Las aves que se alimentan de gusanos exigen continuar para poder elegir a sus compañeras de vida en paz y proponen que las águilas discutan cuanto quieran y se queden solteras toda su vida si no pueden llegar a una decisión. Naturaleza interviene:
“Ahora silencio”, dijo la Naturaleza, “yo mando aquí;
he oído todas vuestras opiniones
y en realidad aún no hemos llegado a ninguna parte;
pero esta es mi conclusión finalmente,
que ella misma haga la elección
de quien quiera, le guste o no a quien sea;
aquel que ella elija la tendrá de inmediato.

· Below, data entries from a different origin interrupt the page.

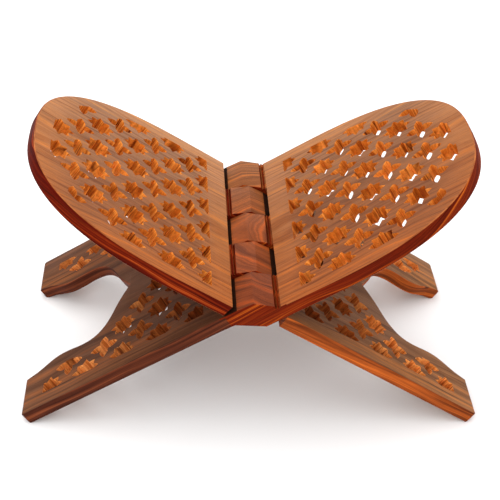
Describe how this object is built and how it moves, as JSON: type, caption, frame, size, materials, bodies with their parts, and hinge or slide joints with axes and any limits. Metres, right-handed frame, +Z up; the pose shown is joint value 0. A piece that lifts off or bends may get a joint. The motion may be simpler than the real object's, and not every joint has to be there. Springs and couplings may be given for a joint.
{
  "type": "folding quran stand",
  "caption": "Open X-shaped folding book stand: round-ended lattice-cut wooden boards on arched legs, locked together by interleaved wooden knuckles.",
  "frame": {"origin": "on the floor straight below the hinge line, midway along it, with the stand open", "axes": "+X from the left feet to the right feet, +Y along the hinge to the back, +Z up; the front faces -Y"},
  "size_m": [0.305, 0.175, 0.1763],
  "materials": {
    "sheesham": "oiled and lightly polished sheesham, rose-brown with dark streaks"
  },
  "bodies": {
    "outer_leaf": {"outer_leaf": "sheesham"},
    "inner_leaf": {"inner_leaf": "sheesham"}
  },
  "joints": [
    {"name": "leaf_hinge", "type": "hinge", "parent": "outer_leaf", "child": "inner_leaf", "pos_m": [0, 0, 0.09016], "axis": [0, 1, 0], "range_deg": [0, 115.7]}
  ]
}
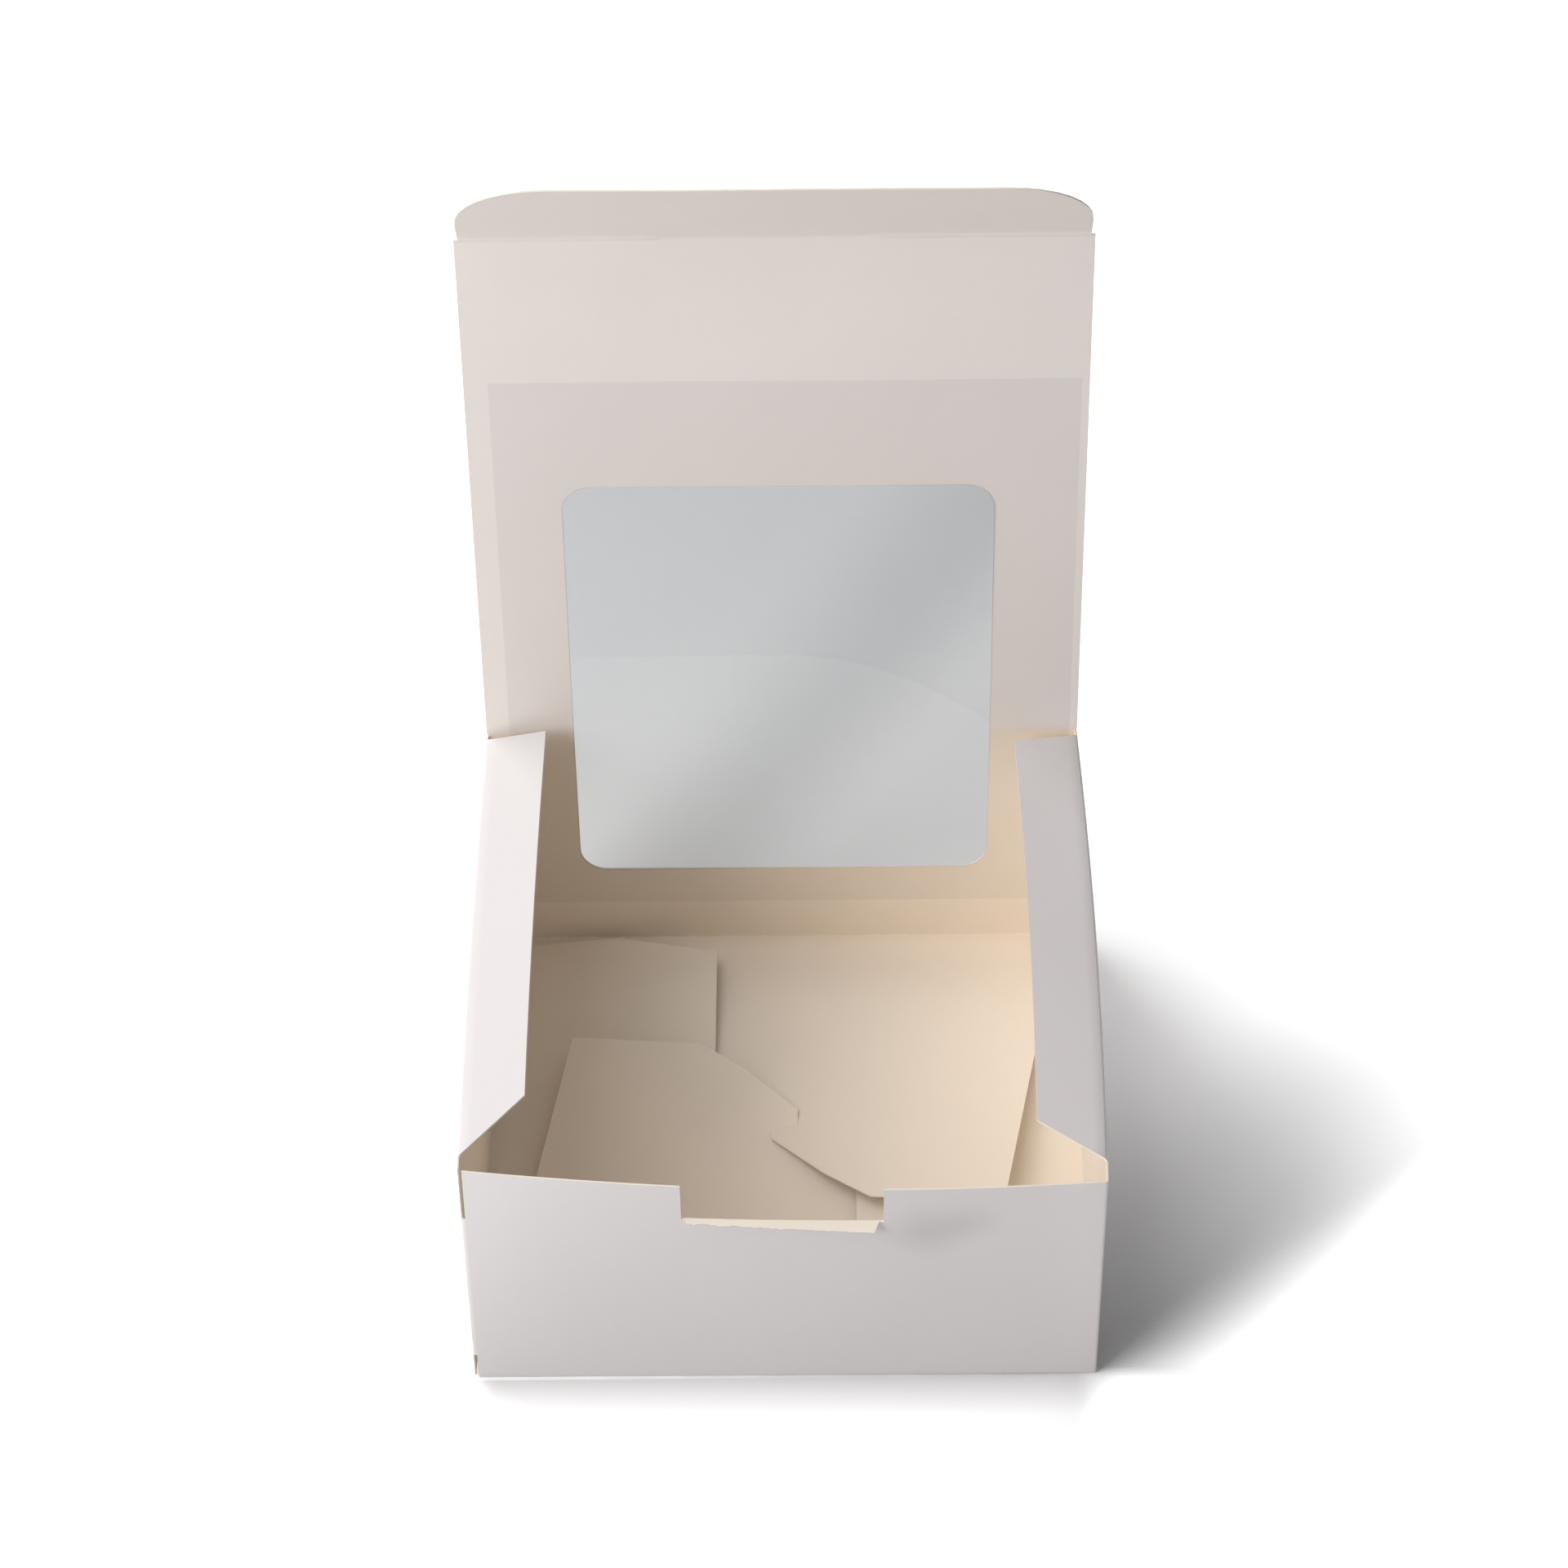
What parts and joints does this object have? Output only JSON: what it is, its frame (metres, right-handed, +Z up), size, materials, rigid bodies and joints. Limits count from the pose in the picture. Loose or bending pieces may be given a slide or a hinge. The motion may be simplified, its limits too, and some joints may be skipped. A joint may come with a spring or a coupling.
{
  "type": "windowed pastry box",
  "caption": "Folded white board box with a hinged tuck lid, a clear film window over the back edge and a thumb notch; holds a small cake or pastries.",
  "frame": {"origin": "middle of the front wall's bottom edge, on the surface that the box rests on", "axes": "+Z up, +Y from the front wall towards the lid's hinge, +X to the right as seen from the front"},
  "size_m": [0.154, 0.1681, 0.2507],
  "materials": {
    "board": "coated white folding board, matt",
    "board_inside": "uncoated cream back of the board, matt",
    "film": "clear thin film"
  },
  "bodies": {
    "tray": {"box_tray": "board", "left_dust_flap": "board", "right_dust_flap": "board", "window_film_back": "film"},
    "lid": {"lid_panel": "board_inside", "window_film_lid": "film"},
    "tuck": {"tuck_flap": "board_inside"}
  },
  "joints": [
    {"name": "lid_hinge", "type": "hinge", "parent": "tray", "child": "lid", "pos_m": [0, 0.152, 0.076], "axis": [1, 0, 0], "range_deg": [-86.5, 91.5], "deforming": ["left_dust_flap"]},
    {"name": "tuck_hinge", "type": "hinge", "parent": "lid", "child": "tuck", "pos_m": [0, 0.16112, 0.22512], "axis": [1, 0, 0], "range_deg": [-35, 55]}
  ]
}
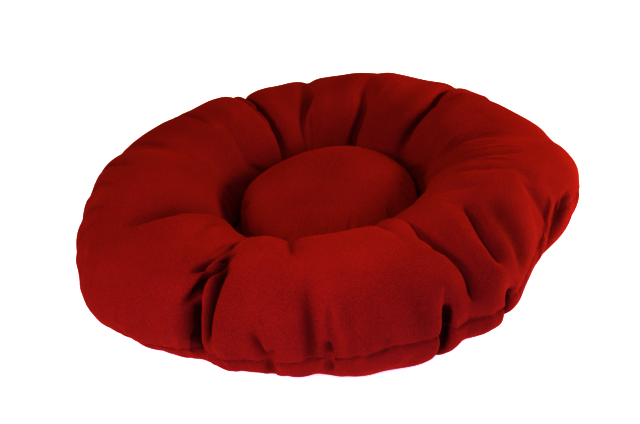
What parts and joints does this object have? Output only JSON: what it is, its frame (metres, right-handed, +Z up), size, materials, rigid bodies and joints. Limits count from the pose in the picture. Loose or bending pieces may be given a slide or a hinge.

Porque ya que no puede discutirse aquí
quién la ama mejor, según dijo el halcón,
así pues, quiero hacerle este favor, que ella
tome precisamente a aquel en quien ha puesto su corazón,
y él a aquella a la que su corazón está atado;
esto juzgo yo, la Naturaleza, pues no puedo mentir;
no tengo en vista ningún otro modo”.
El clímax de esta historia está en la boca de la que decide; ¡y la que decide es la misma cuyo futuro está en juego, la misma que es usada como víctima propiciatoria!:
Con voz temerosa le contestó el águila hembra,
“justa señora mía, diosa Naturaleza,
es verdad que estoy siempre bajo tu vara,
como están todas las otras criaturas,
y debo ser tuya mientras dure mi vida;
por lo tanto, concede mi primera petición
y te diré enseguida cuál es mi deseo”.
“Te lo concedo”, dijo ella, y al momento
el águila hembra habló de esta manera,
“reina omnipotente, este año entero
pido como plazo para aconsejarme.
Después de esto quiero elegir libremente;
esto es todo y lo único que he de decir,
no me sacarás otra cosa, aunque me hagas morir”.
Así terminó el debate y los pájaros cerraron la reunión entonando una canción para agradecer a San Valentín por el fin de sus largas noches oscuras… Sorprendente, porque esas seguirán al menos por otro año más.
Hora de contarles que llegué a este poema de la mano de Clives Staples Lewis, que lo inspiró más de una vez. Lo hice por una frase de Lewis que, aunque es célebre en política, es parte de su ensayo La alegoría del amor, donde critica la poesía de Chaucer, pero nos da una monumental clase de parlamentarismo: “como algunos políticos sostienen, la única forma de hacer que un revolucionario esté a salvo es darle una curul en el Parlamento. El pato y el ganso tienen sus escaños en el Parlamento de Chaucer por la misma razón”.